▶ [What to work on]:
In the listing below, find the line containing "obj.parent = None" and the line containing "socket.default_value = source". Repeat exactly those two lines and every line between them, nothing more.

▶ [Supplied entries]:
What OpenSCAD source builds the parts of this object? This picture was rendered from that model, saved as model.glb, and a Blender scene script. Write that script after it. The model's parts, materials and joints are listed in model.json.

--

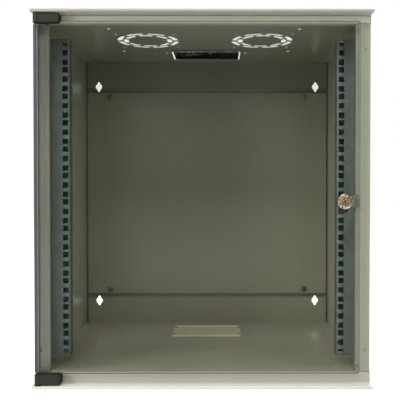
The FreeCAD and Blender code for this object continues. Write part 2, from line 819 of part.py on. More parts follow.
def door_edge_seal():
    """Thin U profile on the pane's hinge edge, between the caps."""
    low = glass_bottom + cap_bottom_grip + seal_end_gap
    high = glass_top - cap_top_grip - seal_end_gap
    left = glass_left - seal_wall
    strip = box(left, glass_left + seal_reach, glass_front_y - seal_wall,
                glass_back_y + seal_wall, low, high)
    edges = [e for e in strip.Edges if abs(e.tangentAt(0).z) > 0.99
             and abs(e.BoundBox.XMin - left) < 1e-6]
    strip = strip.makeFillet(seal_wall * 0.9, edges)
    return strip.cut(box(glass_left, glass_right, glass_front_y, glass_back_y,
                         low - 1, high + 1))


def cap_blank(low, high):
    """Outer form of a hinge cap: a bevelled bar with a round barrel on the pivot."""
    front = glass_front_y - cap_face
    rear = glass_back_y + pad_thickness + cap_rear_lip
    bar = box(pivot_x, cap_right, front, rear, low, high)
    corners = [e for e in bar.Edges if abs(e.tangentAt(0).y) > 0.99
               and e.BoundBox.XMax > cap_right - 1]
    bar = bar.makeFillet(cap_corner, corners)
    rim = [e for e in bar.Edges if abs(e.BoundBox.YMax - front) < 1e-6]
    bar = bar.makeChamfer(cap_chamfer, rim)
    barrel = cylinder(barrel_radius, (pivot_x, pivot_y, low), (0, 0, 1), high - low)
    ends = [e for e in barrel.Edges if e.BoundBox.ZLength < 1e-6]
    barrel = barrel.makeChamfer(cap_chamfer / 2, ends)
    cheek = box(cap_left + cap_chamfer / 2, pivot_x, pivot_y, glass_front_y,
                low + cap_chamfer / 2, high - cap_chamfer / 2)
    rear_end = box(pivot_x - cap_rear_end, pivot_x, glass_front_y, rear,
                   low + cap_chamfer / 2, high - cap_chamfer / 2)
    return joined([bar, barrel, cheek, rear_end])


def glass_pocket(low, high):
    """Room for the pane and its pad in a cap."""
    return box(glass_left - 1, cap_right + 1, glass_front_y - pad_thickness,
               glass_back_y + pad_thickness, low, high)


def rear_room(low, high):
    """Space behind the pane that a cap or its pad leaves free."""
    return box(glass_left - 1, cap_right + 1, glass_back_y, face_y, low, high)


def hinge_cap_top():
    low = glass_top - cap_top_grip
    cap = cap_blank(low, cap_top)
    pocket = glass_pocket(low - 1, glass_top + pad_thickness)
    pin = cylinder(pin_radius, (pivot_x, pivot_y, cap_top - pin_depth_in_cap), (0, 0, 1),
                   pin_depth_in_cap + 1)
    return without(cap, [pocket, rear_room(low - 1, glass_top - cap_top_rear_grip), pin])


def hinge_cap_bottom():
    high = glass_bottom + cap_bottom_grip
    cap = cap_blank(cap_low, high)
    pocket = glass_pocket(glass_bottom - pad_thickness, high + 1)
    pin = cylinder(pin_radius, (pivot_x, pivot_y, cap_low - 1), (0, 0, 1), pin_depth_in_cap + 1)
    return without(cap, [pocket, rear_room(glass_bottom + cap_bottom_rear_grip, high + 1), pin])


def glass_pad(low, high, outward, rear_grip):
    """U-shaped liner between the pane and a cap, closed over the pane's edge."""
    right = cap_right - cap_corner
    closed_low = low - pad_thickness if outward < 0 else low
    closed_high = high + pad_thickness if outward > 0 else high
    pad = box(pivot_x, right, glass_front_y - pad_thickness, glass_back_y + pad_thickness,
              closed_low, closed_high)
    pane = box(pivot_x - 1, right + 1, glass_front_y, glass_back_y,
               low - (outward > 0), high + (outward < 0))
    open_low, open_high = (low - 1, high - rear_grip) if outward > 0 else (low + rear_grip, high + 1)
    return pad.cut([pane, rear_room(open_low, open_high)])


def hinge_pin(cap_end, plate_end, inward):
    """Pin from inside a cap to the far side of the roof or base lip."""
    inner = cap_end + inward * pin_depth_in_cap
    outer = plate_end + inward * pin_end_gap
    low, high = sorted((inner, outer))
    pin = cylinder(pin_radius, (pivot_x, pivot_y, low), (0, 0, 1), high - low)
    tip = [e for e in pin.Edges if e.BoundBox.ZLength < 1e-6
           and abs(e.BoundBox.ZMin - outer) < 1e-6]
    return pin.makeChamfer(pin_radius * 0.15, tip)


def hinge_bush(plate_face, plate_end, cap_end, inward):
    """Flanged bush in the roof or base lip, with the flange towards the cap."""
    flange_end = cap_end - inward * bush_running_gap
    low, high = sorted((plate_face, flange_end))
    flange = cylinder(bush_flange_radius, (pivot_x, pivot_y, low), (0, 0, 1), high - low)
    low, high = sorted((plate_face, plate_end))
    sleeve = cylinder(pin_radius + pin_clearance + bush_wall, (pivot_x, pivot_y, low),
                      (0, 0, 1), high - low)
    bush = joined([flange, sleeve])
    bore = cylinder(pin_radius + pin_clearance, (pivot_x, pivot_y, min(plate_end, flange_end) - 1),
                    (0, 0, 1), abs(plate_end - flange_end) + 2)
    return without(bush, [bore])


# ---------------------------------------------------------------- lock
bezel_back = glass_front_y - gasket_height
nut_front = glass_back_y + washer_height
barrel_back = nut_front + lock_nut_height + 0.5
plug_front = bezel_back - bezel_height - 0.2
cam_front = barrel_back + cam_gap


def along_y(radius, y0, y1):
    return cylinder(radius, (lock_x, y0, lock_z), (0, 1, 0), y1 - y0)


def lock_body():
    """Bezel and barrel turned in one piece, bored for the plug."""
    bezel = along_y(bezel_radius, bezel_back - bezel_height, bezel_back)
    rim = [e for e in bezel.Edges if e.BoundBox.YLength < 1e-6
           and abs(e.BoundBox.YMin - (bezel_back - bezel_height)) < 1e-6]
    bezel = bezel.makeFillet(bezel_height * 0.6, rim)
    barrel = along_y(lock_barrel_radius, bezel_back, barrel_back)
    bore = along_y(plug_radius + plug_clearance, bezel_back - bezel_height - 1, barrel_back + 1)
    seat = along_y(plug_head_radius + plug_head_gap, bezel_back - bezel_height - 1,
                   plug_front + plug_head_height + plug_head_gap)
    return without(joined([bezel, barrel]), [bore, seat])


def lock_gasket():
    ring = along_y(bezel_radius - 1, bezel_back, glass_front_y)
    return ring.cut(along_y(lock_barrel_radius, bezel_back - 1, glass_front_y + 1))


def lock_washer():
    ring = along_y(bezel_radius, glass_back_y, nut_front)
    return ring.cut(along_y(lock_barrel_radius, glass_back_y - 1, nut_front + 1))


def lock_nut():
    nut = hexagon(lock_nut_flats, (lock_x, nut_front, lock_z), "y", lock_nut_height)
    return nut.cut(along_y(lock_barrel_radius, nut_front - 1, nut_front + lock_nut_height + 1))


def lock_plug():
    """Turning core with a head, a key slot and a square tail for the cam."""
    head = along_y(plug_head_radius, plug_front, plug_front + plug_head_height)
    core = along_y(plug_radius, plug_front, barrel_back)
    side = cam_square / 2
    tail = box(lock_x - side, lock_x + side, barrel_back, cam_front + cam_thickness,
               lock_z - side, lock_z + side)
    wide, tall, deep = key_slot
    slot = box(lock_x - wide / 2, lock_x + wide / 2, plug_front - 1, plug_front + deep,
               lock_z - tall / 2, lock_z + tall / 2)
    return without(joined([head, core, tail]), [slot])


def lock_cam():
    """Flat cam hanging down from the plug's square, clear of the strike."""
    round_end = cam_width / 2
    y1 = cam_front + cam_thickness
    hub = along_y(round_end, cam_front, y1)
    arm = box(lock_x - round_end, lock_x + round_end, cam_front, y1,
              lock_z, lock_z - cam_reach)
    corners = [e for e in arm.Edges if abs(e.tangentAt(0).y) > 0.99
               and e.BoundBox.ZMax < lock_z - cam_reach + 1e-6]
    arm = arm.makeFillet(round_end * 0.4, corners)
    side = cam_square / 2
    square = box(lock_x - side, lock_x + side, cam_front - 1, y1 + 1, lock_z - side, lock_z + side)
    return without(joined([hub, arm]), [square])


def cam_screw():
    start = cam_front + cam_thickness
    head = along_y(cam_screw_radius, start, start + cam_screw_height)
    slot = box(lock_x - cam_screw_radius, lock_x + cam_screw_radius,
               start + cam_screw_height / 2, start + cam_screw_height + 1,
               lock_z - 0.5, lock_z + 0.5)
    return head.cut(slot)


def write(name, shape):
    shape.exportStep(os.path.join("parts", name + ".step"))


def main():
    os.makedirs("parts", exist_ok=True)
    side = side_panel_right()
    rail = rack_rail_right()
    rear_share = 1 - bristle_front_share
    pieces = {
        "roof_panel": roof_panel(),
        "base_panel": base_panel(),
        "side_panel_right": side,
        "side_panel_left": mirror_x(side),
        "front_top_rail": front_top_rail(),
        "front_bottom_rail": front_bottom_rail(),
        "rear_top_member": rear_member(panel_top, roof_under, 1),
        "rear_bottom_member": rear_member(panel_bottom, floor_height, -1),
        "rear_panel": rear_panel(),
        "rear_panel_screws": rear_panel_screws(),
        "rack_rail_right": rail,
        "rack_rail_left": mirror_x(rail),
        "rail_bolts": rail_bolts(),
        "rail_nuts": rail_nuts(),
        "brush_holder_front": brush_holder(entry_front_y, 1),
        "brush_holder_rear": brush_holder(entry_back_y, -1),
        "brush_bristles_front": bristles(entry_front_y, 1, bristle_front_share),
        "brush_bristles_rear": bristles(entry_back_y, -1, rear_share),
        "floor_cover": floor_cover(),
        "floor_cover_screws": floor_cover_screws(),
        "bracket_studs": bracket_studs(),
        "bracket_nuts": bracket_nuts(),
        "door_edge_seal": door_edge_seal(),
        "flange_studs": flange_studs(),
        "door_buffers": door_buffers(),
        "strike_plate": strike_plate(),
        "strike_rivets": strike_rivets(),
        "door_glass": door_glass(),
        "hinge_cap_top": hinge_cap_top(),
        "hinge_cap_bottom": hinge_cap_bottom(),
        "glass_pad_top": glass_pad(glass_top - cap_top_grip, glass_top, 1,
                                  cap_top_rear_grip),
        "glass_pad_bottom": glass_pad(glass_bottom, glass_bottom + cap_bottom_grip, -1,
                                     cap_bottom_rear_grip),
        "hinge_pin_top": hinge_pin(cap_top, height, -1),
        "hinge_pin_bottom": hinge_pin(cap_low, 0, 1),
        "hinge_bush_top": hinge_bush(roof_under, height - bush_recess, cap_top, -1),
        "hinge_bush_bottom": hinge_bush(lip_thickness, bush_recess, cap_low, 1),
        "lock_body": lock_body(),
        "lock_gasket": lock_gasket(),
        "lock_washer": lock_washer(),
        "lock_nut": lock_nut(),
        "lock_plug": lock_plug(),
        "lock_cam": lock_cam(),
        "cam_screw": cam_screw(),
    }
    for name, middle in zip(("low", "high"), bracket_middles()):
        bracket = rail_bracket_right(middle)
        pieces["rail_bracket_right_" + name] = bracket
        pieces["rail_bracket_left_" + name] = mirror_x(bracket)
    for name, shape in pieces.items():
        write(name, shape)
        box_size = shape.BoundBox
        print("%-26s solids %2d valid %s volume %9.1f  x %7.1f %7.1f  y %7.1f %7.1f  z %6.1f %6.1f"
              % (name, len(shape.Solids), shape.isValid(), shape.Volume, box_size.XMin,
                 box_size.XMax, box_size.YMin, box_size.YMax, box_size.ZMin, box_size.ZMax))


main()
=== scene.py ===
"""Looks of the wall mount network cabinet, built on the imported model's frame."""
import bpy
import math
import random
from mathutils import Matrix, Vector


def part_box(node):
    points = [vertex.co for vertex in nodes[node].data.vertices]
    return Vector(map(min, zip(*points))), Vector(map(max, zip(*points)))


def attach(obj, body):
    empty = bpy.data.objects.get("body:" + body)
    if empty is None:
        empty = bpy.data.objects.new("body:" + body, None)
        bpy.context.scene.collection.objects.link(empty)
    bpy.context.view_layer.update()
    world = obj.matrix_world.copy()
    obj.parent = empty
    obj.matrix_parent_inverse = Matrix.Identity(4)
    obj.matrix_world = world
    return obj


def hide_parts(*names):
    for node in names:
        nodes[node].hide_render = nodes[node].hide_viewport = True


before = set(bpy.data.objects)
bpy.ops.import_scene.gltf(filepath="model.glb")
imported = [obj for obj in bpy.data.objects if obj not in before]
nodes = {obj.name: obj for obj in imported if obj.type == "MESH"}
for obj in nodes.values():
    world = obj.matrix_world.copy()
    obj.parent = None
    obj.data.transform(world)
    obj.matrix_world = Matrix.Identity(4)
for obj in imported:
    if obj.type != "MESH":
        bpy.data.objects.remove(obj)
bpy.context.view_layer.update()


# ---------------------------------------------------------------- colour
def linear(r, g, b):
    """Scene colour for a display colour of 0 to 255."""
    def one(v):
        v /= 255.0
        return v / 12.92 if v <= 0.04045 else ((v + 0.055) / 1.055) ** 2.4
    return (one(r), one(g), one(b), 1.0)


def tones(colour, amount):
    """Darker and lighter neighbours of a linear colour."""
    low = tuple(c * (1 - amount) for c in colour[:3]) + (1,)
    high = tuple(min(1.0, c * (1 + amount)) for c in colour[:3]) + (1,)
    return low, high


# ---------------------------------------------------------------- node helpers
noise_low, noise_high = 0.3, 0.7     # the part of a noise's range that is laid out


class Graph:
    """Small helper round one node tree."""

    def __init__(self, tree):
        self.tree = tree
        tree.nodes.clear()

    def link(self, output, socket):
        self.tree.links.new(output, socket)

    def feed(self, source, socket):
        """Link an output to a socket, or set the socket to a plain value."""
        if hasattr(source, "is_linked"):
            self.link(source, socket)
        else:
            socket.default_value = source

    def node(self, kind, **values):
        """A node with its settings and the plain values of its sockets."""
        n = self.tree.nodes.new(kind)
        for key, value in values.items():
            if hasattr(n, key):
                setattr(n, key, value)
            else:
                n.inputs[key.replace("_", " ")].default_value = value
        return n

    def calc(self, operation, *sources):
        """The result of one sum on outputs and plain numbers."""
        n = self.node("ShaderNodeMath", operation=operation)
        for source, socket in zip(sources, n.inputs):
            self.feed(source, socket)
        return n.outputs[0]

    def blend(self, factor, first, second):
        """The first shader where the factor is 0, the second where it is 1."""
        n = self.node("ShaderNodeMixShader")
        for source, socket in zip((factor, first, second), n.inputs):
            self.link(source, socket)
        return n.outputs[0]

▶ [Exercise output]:
    obj.parent = None
    obj.data.transform(world)
    obj.matrix_world = Matrix.Identity(4)
for obj in imported:
    if obj.type != "MESH":
        bpy.data.objects.remove(obj)
bpy.context.view_layer.update()


# ---------------------------------------------------------------- colour
def linear(r, g, b):
    """Scene colour for a display colour of 0 to 255."""
    def one(v):
        v /= 255.0
        return v / 12.92 if v <= 0.04045 else ((v + 0.055) / 1.055) ** 2.4
    return (one(r), one(g), one(b), 1.0)


def tones(colour, amount):
    """Darker and lighter neighbours of a linear colour."""
    low = tuple(c * (1 - amount) for c in colour[:3]) + (1,)
    high = tuple(min(1.0, c * (1 + amount)) for c in colour[:3]) + (1,)
    return low, high


# ---------------------------------------------------------------- node helpers
noise_low, noise_high = 0.3, 0.7     # the part of a noise's range that is laid out


class Graph:
    """Small helper round one node tree."""

    def __init__(self, tree):
        self.tree = tree
        tree.nodes.clear()

    def link(self, output, socket):
        self.tree.links.new(output, socket)

    def feed(self, source, socket):
        """Link an output to a socket, or set the socket to a plain value."""
        if hasattr(source, "is_linked"):
            self.link(source, socket)
        else:
            socket.default_value = source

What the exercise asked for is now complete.